Tuesday, July 13, 2004

Whew!! What a rich time!

It's been a while since I've had time to sit and think. The phrase has come up at least three times in conversation over the past two days-"his plate is really full". Well, yes it is but not so full as to be overwhelming, just a bit time-consuming.

The new job at Florida Keys Outreach Coalition is much more diverse than I originally thought it would be and I've been able to take on a lot more responsibility than anyone could have imagined. I deal with our 'clients' on a day to day basis- not so much as a counselor but as a mentor (and sometimes "tor"mentor). Many of the guys are just off the streets and just getting clean and sober. Some are fresh out of jail. Some are just down on their luck. Grown men do not like to admit that they need guidance.

Right now I have to run. Steering committee meeting. Blah, blah on and on. But that's the way life is and for the best and most part I couldn't be happier with it. Just busy. More later tonight.

Sunday, July 04, 2004

The Fourth without a fifth

Happy Independence Day. I remeber aflling out of a tree in 1976! I was so loaded that I don't actually don't remember getting into the tree. But I do remember the landing. That was the year that mygood friend, Curtis, used scuba gear to swim under the river up to the oncord Bridge where he then unfurled the British flag from underwater right in the midst of the celebration. He was never caught! That was fun (except for falling out of the tree)

Today, I'm a little bit older and definitely much more sober. Theday will start at a meeting, then a visit to the ocean and then, tonight, viewing the fireworks from the roof.
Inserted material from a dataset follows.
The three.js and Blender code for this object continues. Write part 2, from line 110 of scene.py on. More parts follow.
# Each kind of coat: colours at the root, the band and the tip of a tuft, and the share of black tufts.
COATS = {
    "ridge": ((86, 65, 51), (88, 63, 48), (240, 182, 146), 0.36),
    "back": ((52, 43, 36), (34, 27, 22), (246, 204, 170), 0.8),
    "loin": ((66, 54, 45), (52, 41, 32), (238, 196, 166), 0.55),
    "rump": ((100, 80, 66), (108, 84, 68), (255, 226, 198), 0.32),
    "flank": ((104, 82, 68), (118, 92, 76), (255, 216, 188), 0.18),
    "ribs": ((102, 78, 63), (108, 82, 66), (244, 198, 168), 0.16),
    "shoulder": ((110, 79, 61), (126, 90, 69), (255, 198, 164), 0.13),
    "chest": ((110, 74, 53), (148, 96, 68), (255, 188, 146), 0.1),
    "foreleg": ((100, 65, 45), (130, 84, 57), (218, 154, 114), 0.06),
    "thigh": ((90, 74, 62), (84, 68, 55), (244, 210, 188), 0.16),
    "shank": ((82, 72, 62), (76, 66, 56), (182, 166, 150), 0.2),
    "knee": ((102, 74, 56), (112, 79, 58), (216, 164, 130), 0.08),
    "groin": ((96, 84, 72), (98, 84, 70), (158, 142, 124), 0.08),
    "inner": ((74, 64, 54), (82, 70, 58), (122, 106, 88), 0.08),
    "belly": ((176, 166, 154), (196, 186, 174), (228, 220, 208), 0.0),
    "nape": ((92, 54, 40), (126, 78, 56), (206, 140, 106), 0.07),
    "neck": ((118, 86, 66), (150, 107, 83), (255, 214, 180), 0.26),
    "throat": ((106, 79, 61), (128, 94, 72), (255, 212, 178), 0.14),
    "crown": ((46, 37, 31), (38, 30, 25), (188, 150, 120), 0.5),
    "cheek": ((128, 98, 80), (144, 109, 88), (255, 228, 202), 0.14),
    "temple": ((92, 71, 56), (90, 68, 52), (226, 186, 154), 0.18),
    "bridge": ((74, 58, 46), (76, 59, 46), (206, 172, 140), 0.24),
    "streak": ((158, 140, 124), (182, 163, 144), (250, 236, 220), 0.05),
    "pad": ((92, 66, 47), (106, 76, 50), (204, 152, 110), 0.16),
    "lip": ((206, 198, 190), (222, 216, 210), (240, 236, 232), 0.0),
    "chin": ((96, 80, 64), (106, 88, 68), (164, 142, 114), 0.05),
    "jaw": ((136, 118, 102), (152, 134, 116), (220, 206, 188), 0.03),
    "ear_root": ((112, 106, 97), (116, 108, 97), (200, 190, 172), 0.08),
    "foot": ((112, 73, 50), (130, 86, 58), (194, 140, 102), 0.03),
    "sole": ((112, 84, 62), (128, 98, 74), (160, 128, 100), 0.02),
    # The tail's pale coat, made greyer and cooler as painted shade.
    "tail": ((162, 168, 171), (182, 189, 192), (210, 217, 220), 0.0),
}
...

I tried it from a palm tree a couple of years ago but they are really uncomfortable.

Love and Peace from Key West.

Friday, July 02, 2004

Friday in the morning

My subject titles are not very original, but they tell me where I"m when. God morning to anyone who may be reading.

Last night I looked up and saw the full moon rising directly behind a lone, solitary palm tree. The light and hope shining through the top of the tree was simply awesome. One of the reasons that I love Key West is moments like this. Hope and Light.

Love and peace fro Key West and from Chris.